You see, traditional Indian women wear either the sari, a long cloth wound around the body, or they wear a “salwar-kameez” set. This set consists of three things : loose pants, a long shirt-like “kurta” and a “dupatta”. A dupatta is a shawl worn over the breasts to supposedly prevent men from looking there. However, since I was wearing (baggy) jeans and a (loose) tee, the dupatta was missing from my outfit. My virginity-guarding “cloth”, the essential iron vest of good Indian girls, it was nowhere to be seen. And this woman obviously had a problem with it. “Your cloth”, she repeated again, just to be clear. “Where is your cloth?” There was a long moment of silence as the men around now realized they had reason to gaze openly at my chest and proceeded to do so with undiluted glee. I sat there miserably, feeling like the world's skankiest whore.

My mind tried but failed.

A voice spoke out then, cutting through my shame like a scapel into a tumor. “Aww come on” said this voice. She was a fat little lady, comfortably leaning her large backside against the wall. The sweet Sound of Redemption was coming from her precious vocal cords. I pleaded her not to stop with beggary eyes. “You, my dear, do not know fashion,”, she continued, addressing the Old Hag. “You won't understand young people nowadays. You don't watch TV, that's why. Everybody dresses like this, even my daughters. Even the Prime Minister's daughters.” She gave me a gentle wink. The Old Hag started to say something and then hesitated uncertainly. Finally she muttered something about how young women had no decency these days and how the country was going to the dogs, implying darkly that there was a direct connection. Then she fell silent.

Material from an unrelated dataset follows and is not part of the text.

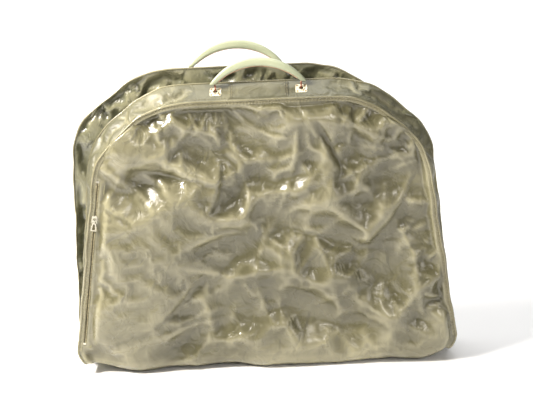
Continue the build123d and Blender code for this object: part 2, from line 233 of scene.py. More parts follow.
def coons(bottom, top, left, right):
    """A grid that fills four edges. Left and right run upwards, bottom and top run across."""
    rows, cols = len(left), len(bottom)
    across = np.linspace(0, 1, cols)[None, :, None]
    up = np.linspace(0, 1, rows)[:, None, None]
    ruled = (1 - up) * bottom[None] + up * top[None]
    sided = (1 - across) * left[:, None] + across * right[:, None]
    corners = (1 - up) * ((1 - across) * bottom[0] + across * bottom[-1])
    corners = corners + up * ((1 - across) * top[0] + across * top[-1])
    return ruled + sided - corners


def panel_grid(half, raised, rows, cols, floor):
    """A flat arched panel, rows from its foot to its crown."""
    left = seam_line(half, raised, rows, 0, SIDE_SHARE, floor)
    top = seam_line(half, raised, cols, SIDE_SHARE, 1 - SIDE_SHARE, floor)
    right = seam_line(half, raised, rows, 1 - SIDE_SHARE, 1, floor)[::-1]
    bottom = np.linspace(left[0], right[0], cols)
    return coons(bottom, top, left, right)


def fold_section(reach, low, top, radius, count):
    """Half of the fold's section, as (y, z) from the middle of the bottom up to one side."""
    turn = np.linspace(-math.pi / 2, 0, 16)
    arc = np.stack([reach - radius + radius * np.cos(turn), low + radius + radius * np.sin(turn)], axis=1)
    path = np.vstack([[(0, low)], arc, [(reach, top)]])
    return resample(path, count)


def rest_on_floor(points):
    """Lift the fold's two corners and draw them in. Its bottom edge wanders. All fades out at its top."""
    x = points[..., 0]
    corner = smooth((np.abs(x) - CORNER_START) / CORNER_RUN)
    wander = (1 + np.sin(x * 23 + 0.6)) * 1.6 * MM + (1 + np.sin(x * 61)) * 0.7 * MM
    low = np.clip(1 - points[..., 2] / FOLD_TOP, 0, 1) ** 1.5
    points[..., 2] += low * (CORNER_LIFT * corner + wander)
    points[..., 0] -= np.sign(x) * low * CORNER_TUCK * corner
    return points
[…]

I mouthed a “thank you” to the fat lady and moved my backpack to cover my chest. The men groaned in unison, abruptly woken up from their pleasant imaginings. Fortunately, within ten minutes the last station came into view so everyone clambered up. Old Hag was intensely gazing at me again as we were carried towards the door by the swirling mass around us.
“I hope you didn't feel bad, my dear. I don't know all these things. I said it for your own good, I swear.”
“No, no. It was quite all right, no problem”, I said as primly as I could and hastily stepped out into Oxygen and away from her eyes which were again fixed at thorax level.

Wondering vaguely about her orientation, I look around at my fellow Indians, my “brothers and sisters”. The railway platform of any country is a good place to see its people. Everyone is here, each type: the poor, the rich, even the nosy and the annoying, all presenting a fair cross-section of the population. I notice the man standing nearby, shouting into his mobile about some meeting he should have been at but for a fuckin' train delay. His pants are too tight and he's scratching his crotch with absolute abandon. A breeze blows, fluttering open his unbuttoned shirt to expose a large, black nipple. I stare at it and fall deep into thought.

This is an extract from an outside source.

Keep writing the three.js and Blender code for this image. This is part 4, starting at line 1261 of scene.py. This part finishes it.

What is the moral of this “cloth” incident?, I ask myself. I debate furiously in my head, back and forth, back and forth, questioning my appearance, my values, my ethics, my life views, my place in the world... I work myself into an absolutely paranoid frenzy of self-loathing.

There is a gentle tap on my shoulder. “The moral of the story”, said the fat lady sweetly, “is that you should make sure you reserve tickets next time. India is a democracy, and like in all countries where there is freedom of speech, some people can be assholes.” She pats my face reassuringly and walks away. The man on the phone was scratching his ass by now. That's when I realized. I fit in. Just like him, I belong because I am exactly who I'm supposed to be. A flawed but vital component of this motley crowd.

There is always redemption in my stories, however small.